== DIRECTIVE ==
Write out the complete material exactly as it stands.

== EXCERPTED RECORDS ==
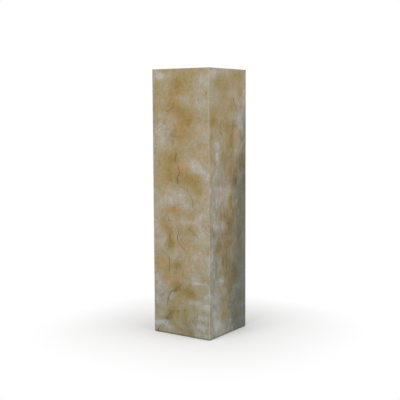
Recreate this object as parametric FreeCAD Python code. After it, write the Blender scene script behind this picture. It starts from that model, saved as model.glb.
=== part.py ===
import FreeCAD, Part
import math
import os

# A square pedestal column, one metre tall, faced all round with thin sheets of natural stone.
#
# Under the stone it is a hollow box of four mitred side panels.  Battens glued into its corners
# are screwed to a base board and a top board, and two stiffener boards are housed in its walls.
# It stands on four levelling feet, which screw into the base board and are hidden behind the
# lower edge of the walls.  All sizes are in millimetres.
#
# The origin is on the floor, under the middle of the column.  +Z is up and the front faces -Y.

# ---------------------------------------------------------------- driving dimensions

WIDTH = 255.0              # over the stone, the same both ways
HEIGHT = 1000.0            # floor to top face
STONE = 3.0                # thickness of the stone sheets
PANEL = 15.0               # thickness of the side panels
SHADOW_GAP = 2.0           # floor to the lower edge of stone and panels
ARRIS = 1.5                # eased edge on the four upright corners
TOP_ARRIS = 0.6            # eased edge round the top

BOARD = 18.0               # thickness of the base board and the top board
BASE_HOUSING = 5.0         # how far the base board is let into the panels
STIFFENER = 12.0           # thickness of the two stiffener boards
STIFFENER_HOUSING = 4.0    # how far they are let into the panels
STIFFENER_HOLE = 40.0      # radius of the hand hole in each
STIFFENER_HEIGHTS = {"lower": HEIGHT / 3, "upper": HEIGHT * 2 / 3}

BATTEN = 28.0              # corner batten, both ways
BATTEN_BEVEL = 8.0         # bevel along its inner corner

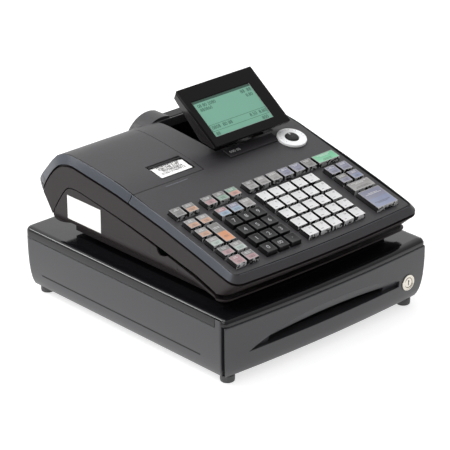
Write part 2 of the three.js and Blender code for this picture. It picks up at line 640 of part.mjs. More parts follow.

== FULL RESPONSE ==
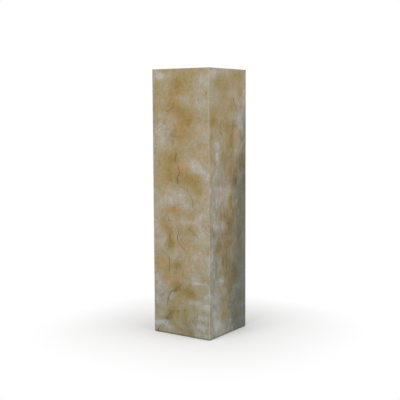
Recreate this object as parametric FreeCAD Python code. After it, write the Blender scene script behind this picture. It starts from that model, saved as model.glb.
=== part.py ===
import FreeCAD, Part
import math
import os

# A square pedestal column, one metre tall, faced all round with thin sheets of natural stone.
#
# Under the stone it is a hollow box of four mitred side panels.  Battens glued into its corners
# are screwed to a base board and a top board, and two stiffener boards are housed in its walls.
# It stands on four levelling feet, which screw into the base board and are hidden behind the
# lower edge of the walls.  All sizes are in millimetres.
#
# The origin is on the floor, under the middle of the column.  +Z is up and the front faces -Y.

# ---------------------------------------------------------------- driving dimensions

WIDTH = 255.0              # over the stone, the same both ways
HEIGHT = 1000.0            # floor to top face
STONE = 3.0                # thickness of the stone sheets
PANEL = 15.0               # thickness of the side panels
SHADOW_GAP = 2.0           # floor to the lower edge of stone and panels
ARRIS = 1.5                # eased edge on the four upright corners
TOP_ARRIS = 0.6            # eased edge round the top

BOARD = 18.0               # thickness of the base board and the top board
BASE_HOUSING = 5.0         # how far the base board is let into the panels
STIFFENER = 12.0           # thickness of the two stiffener boards
STIFFENER_HOUSING = 4.0    # how far they are let into the panels
STIFFENER_HOLE = 40.0      # radius of the hand hole in each
STIFFENER_HEIGHTS = {"lower": HEIGHT / 3, "upper": HEIGHT * 2 / 3}

BATTEN = 28.0              # corner batten, both ways
BATTEN_BEVEL = 8.0         # bevel along its inner corner

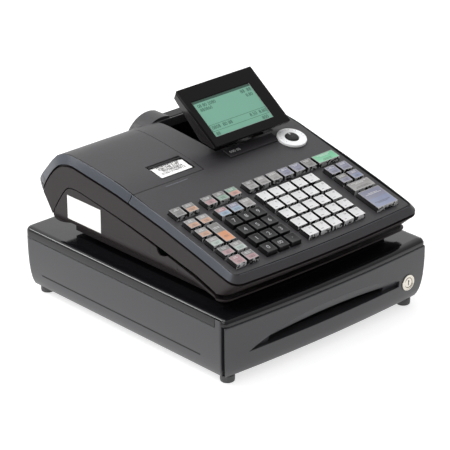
Write part 2 of the three.js and Blender code for this picture. It picks up at line 640 of part.mjs. More parts follow.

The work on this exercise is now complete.